Predicting Anti-fungal peptides by training a model using SVM Scikit Learn

Primary LanguagePython


  • Team Members:-

    • Amandeep Kaur (2018014)
    • Deepi Garg (2018389)
    • Ria Gupta (2018405)
  • Python script: iqb.py

  • Input: 2 CSV format file (Default: test.csv, train.csv)

  • External support: GPS Raghava’s Pfeature (Pass train.csv(test.csv) to Pfeature to get dipeptide_result_train.csv(dipeptide_result_test.csv))

  • Output: 1 CSV format files (Default: output.csv)

  • Command to run the script:-

    Put train.csv, test.csv, dipeptide_result_train.csv, dipeptide_result_test.csv in the same folder as the code file iqb.py and in terminal use the following command.

    $ python3 iqb.py

    The python script uses the library sklearn to import svm.

  • We define a function dipeptite_composition(file), the function reads the file line-by-line and stores values of dipeptide compositions in a list of lists and returns it.

  • We define amino_composition(file, i), file is the input file on which function works/reads and i is the number of the column to be read as the column containing the amino acid sequence differs in the files, train.csv and test.csv. The function reads the amino acids sequences one-by-one, and for each sequence, creates a list which maintains the percentage frequency count of each amino acid in the sequence.

    Percentage frequency count (A) = (Frequency count(A)/Length of sequence)*100

    The function returns a list of such lists for each sequence.

  • TRAINING The labels given in train.csv are copied into a list Y. The methods amino_composition and dipeptide_composition are called on train.csv and values are stored in lists X1 and X2 respectively.

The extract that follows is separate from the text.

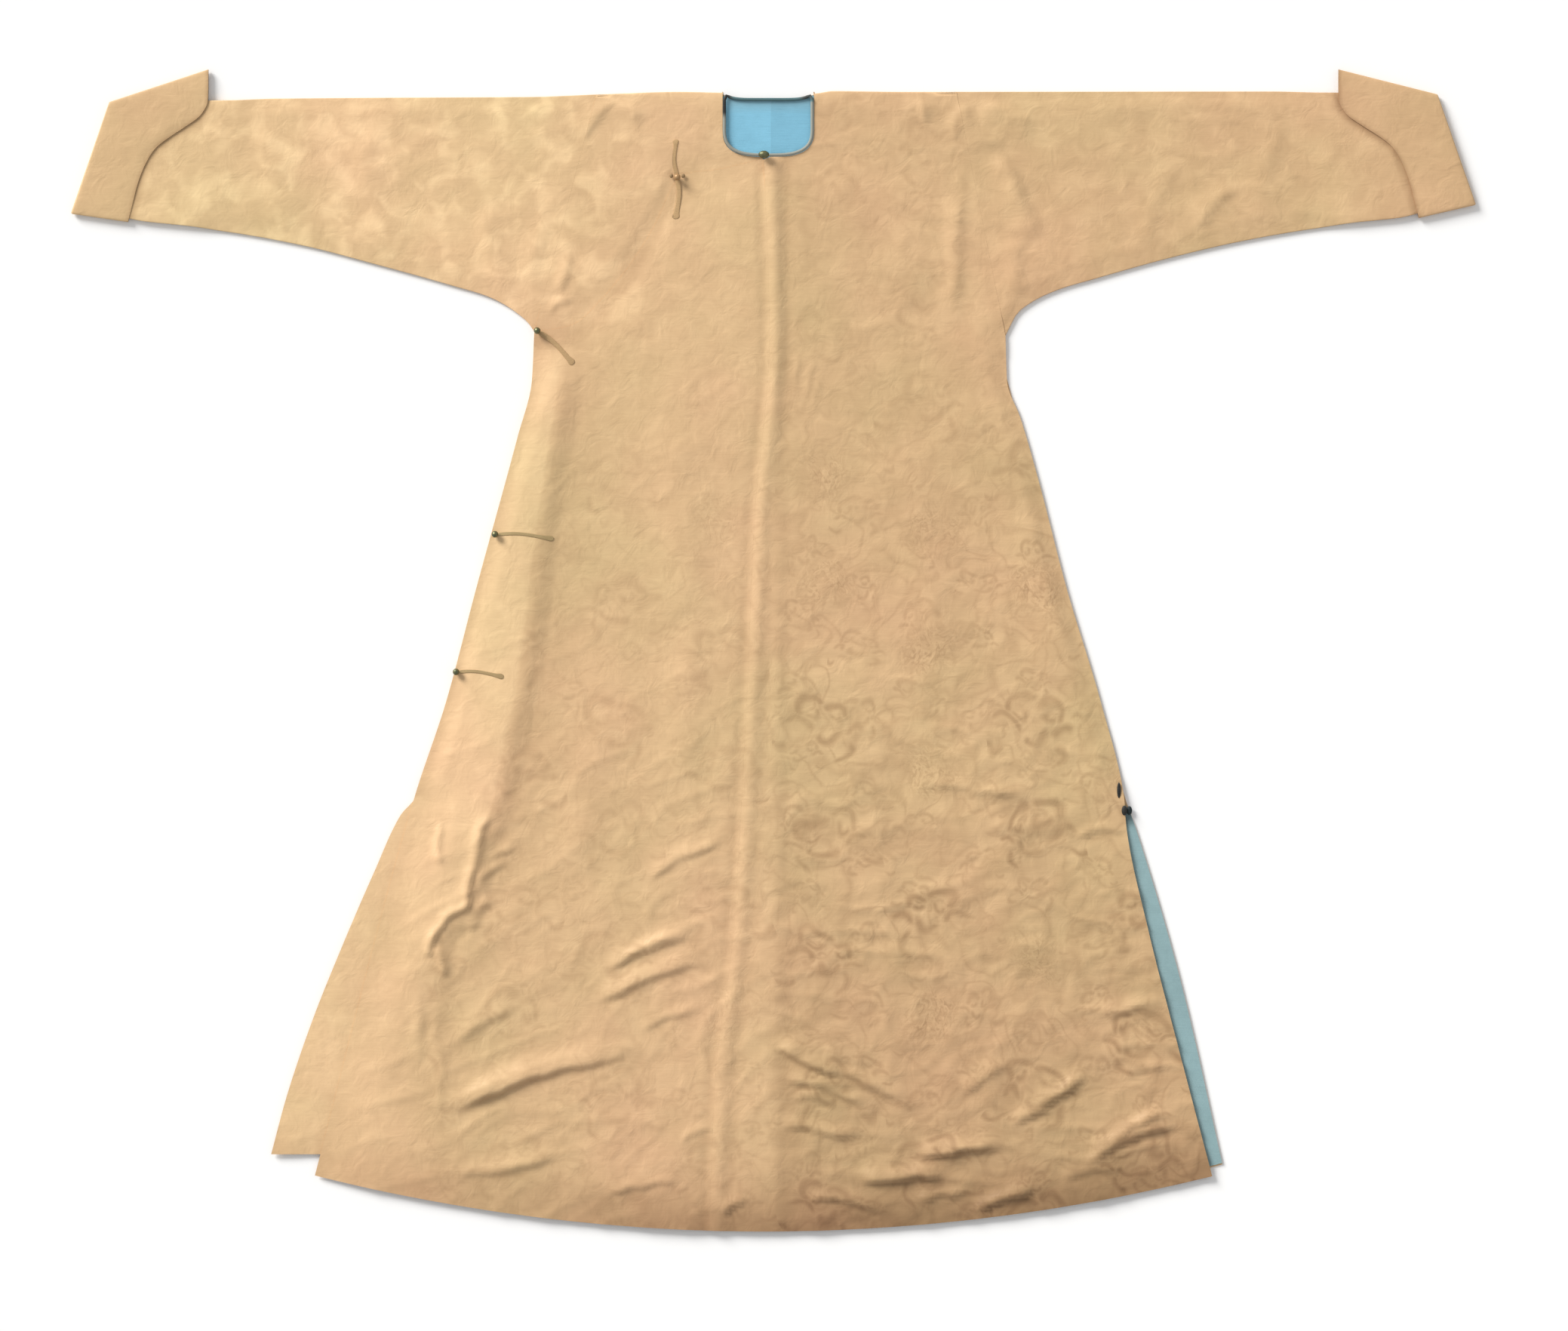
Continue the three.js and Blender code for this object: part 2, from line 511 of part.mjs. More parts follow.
function horseshoeCuff(side) {
  const { foldRadius: bend, halfHeight, returnDepth } = cuff;
  const wall = shell;
  const arc = (radius, angles) => angles.map((degrees) => {
    const angle = THREE.MathUtils.degToRad(degrees);
    const rise = radius * Math.sin(angle);
    return { back: bend - radius * Math.cos(angle), half: halfHeight - bend + rise, inset: bend - rise };
  });
  const outsideHalf = halfHeight;
  const insideHalf = halfHeight - wall;
  const reach = [0, 0.25, 0.5, 0.75];
  const profile = [
    ...reach.map((share) => ({ share, half: outsideHalf, inset: 0 })),
    ...arc(bend, [90, 45, 0, -45, -90]),
    { back: returnDepth, half: halfHeight - 2 * bend, inset: 2 * bend },
    { back: returnDepth, half: halfHeight - 2 * bend + wall, inset: 2 * bend - wall },
    ...arc(bend - wall, [-90, 0, 90]),
    ...[...reach].reverse().map((share) => ({ share, half: insideHalf, inset: wall })),
  ];
  return ringWall(tubePoints, profile.length, (k, j) => {
    const { share, back, half, inset } = profile[j];
    const { v, inward, lift } = turnOf(k);
    let [x, y] = endLine(side, v, back ?? bend);
    if (share !== undefined) {
      x = mix(cuffEdgeX(v), x, share);
      y = mix(cuffEdgeY(v) - cuffEnd[side].drop * v, y, share);
    }
    return [sign(side) * x, y - inset * inward, halfHeight + half * lift];
  });
}

// ---------- fastenings ----------
// Top of a piece that is already in the robe, straight below a point.
const plumb = new THREE.Raycaster();
const plumbFrom = 100;          // well above the robe
function topOf(pieceName, x, y) {
  plumb.set(new THREE.Vector3(x, y, plumbFrom), new THREE.Vector3(0, 0, -1));
  const [hit] = plumb.intersectObject(robe.getObjectByName(pieceName));
  return hit ? hit.point.z : outerLayerZ(x, y) + shell;
}

function flatStrap(x1, y1, x2, y2, carrier) {
  const length = Math.hypot(x2 - x1, y2 - y1);
  const start = button.shank + gap;
  const steps = 8;
  const [dx, dy] = [(x2 - x1) / length, (y2 - y1) / length];
  return clothWall(steps + 1, 3, (j, i, upper) => {
    const along = mix(start, length, j / steps);
    const across = (i / 2 - 0.5) * strap.width;
    const [x, y] = [x1 + dx * along - dy * across, y1 + dy * along + dx * across];
    return [x, y, topOf(carrier, x, y) + gap + (upper ? strap.thickness : 0)];
  });
}

function ballButton(x, y, carrier) {
  const { radius, shank, shankHeight } = button;
  const seats = [[0, 0], [shank, 0], [-shank, 0], [0, shank], [0, -shank]];
  const z = gap + Math.max(...seats.map(([dx, dy]) => topOf(carrier, x + dx, y + dy)));
  const centre = shankHeight + radius;
  const start = Math.asin(shank / radius);
  const steps = 9;
  const profile = [[0, 0], [shank, 0]];
  for (let n = 0; n < steps; n++) {
    const angle = mix(start, Math.PI, n / steps);
    profile.push([radius * Math.sin(angle), centre - radius * Math.cos(angle)]);
  }
  profile.push([0, centre + radius]);
  const geometry = new THREE.LatheGeometry(profile.map(([r, h]) => new THREE.Vector2(r, h)), 14);
  geometry.rotateX(Math.PI / 2);
  geometry.translate(x, y, z);
  return geometry;
}

function ventTackGeometry() {
  const { x, y, width, length, height } = ventTack;
  return new THREE.BoxGeometry(width, length, height).translate(x, y, frontZ + height / 2);
}

// ---------- the robe ----------
const underlapInner = (y) => mix(underlapEdge, centreX(y), smooth((y - underlapNeck.y) / underlapNeck.ease));
addPiece('right_length', bodyLength('right', 'backRight', 'underlap', underlapInner, underlapHem), damask);
addPiece('left_length', bodyLength('left', 'backLeft', 'frontLeft', centreX, frontHem), damask);
addPiece('overlap', overlap(), damask);
addPiece('lining_right', backLining('right'), blueSilk);
addPiece('lining_left', backLining('left'), blueSilk);
addPiece('neck_binding', neckBinding(), darkSilk);
for (const side of ['right', 'left']) {
  addPiece(`${side}_sleeve`, sleeve(side), damask);
  addPiece(`${side}_cuff`, horseshoeCuff(side), damask);
}
for (const { name, x, y, straps } of fastenings) {
  addPiece(`button_${name}`, ballButton(x, y, 'overlap'), brass);
  for (const { name: strapName, x: endX, y: endY, carrier } of straps) {
    addPiece(strapName, flatStrap(x, y, endX, endY, carrier), damask);
  }
}
const onBinding = [centreX(neck.y), neck.y - neck.below + gap + binding.width / 2];
addPiece('button_neck', ballButton(...onBinding, 'neck_binding'), brass);
addPiece('vent_tack', ventTackGeometry(), darkSilk);

export default robe;
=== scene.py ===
# A long silk damask robe laid flat on its back, looked at from straight above.
import math
from functools import reduce

import bmesh
import bpy
import numpy as np
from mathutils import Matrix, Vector


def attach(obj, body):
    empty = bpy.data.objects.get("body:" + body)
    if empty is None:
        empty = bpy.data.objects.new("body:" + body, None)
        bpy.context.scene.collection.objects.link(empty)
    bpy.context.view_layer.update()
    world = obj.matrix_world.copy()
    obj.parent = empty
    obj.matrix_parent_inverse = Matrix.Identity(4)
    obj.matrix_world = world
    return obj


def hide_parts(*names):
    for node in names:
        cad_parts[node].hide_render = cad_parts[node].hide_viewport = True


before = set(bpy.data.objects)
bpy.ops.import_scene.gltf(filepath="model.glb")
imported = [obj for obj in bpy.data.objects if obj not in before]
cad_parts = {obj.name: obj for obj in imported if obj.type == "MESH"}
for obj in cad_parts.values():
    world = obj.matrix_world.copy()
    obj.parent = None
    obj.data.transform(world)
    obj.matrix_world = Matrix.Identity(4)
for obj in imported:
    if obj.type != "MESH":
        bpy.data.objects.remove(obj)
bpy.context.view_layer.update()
print("frame loaded")

mm = 0.001  # every size below is in millimetres, and becomes metres where a mesh is made

cloth = {"shell": 1.2, "lining": 1.0, "gap": 0.3, "centreBack": -3, "seamRoll": 26, "stepStart": 1,
         "stepWidth": 20, "foldRadius": 2.0, "frontZ": 2.8, "liningZ": 1.5, "join": 0.04, "feather": 46,
         "thinEdge": 0.25, "seamHold": 0.85}
layerRise = cloth["shell"] + cloth["gap"]
armpitY = {"right": 401, "left": 396}
ventTop = -184

# Outlines: the first number of a row is the height or distance asked for, the second is the answer.
rightSide = [(401, 301), (339, 303), (268, 320.5), (78, 372.5), (-65, 410.5)]
leftSide = [(396, 292), (339, 294), (292, 311), (220, 332), (78, 369), (-65, 412)]
outlines = {
    "shoulderLine": [(-836, 690.5), (-703, 693.5), (-500, 695.5), (-309, 696.5), (-214, 700), (-119, 703),
                     (-64, 702), (51, 701), (75, 704), (166, 703), (690, 703.5), (836, 700)],
    "rightUnderarm": [(301, 401), (311, 415), (356, 444), (404, 459), (499, 485.5), (594, 510), (689, 527),
                      (809, 540), (881, 549)],
    "leftUnderarm": [(292, 396), (309, 426.5), (356, 453), (404, 467.5), (499, 494), (594, 516), (689, 532),
                     (815, 546), (886, 560)],
    "rightSeam": [(401, 301), (702, 222)],
    "leftSeam": [(396, 292), (704, 230)],
    "overlapEdge": [(401, 301), (339, 304), (268, 322), (78, 374), (-65, 412), (-186, 452), (-661, 577)],
    "underlapSide": rightSide + [(-186, 451), (-207, 469), (-278, 502), (-373, 543), (-468, 581),
                                 (-563, 613), (-634, 632)],
    "backRightSide": rightSide + [(-186, 450), (-648, 568)],
    "frontLeftSide": leftSide + [(-184, 441), (-221, 444), (-357, 473), (-501, 510), (-660, 552)],
    "backLeftSide": leftSide + [(-184, 442), (-224, 456), (-415, 512), (-647, 565)],
    "centreFront": [(621, -12), (394, -5), (162, -24), (-71, -34), (-362, -51), (-537, -73), (-731, -81)],
    "overlapTop": [(-301, 401), (-276, 404), (-252, 410), (-214, 444), (-176, 491), (-147, 539), (-124, 588),
                   (-108, 600), (-71, 605), (-34, 613), (-12, 619)],
    "ridgeLine": [(400, -262), (353, -266), (135, -297), (50, -306), (-28, -317), (-116, -334), (-207, -354),
                  (-260, -375), (-321, -386), (-378, -427), (-587, -432), (-700, -436)],
    "cuffEdgeX": [(0, 711), (0.1, 711), (0.2, 711.5), (0.28, 720), (0.38, 740), (0.48, 758), (0.58, 777),
                  (0.67, 789), (0.78, 799), (0.9, 806), (1, 812)],
    "cuffEdgeY": [(0, 731), (0.1, 712), (0.2, 692), (0.28, 675), (0.38, 660), (0.48, 648.5), (0.58, 634),
                  (0.67, 616), (0.78, 592), (0.9, 566), (1, 543)],
}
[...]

For each sequence, the values in X1 are appended to X2. Now a SVM is trained with values X2 and Y with 1 / (n_features * X.var()) as the value of gamma. Once the SVM is trained, we proceed to test it.

  • TESTING The methods amino_composition and dipeptide_composition are called on test.csv and values are stored in lists x1 and x2 respectively. For each sequence, the values in x1 are appended to x2. Now we call the pre-defined function predict() on the trained SVM(named clf) and save results in the list ofile. These results are our output labels. We create a new file, output.csv and for each ID of amino acid sequence in test.csv we print the ID with its corresponding predicted label.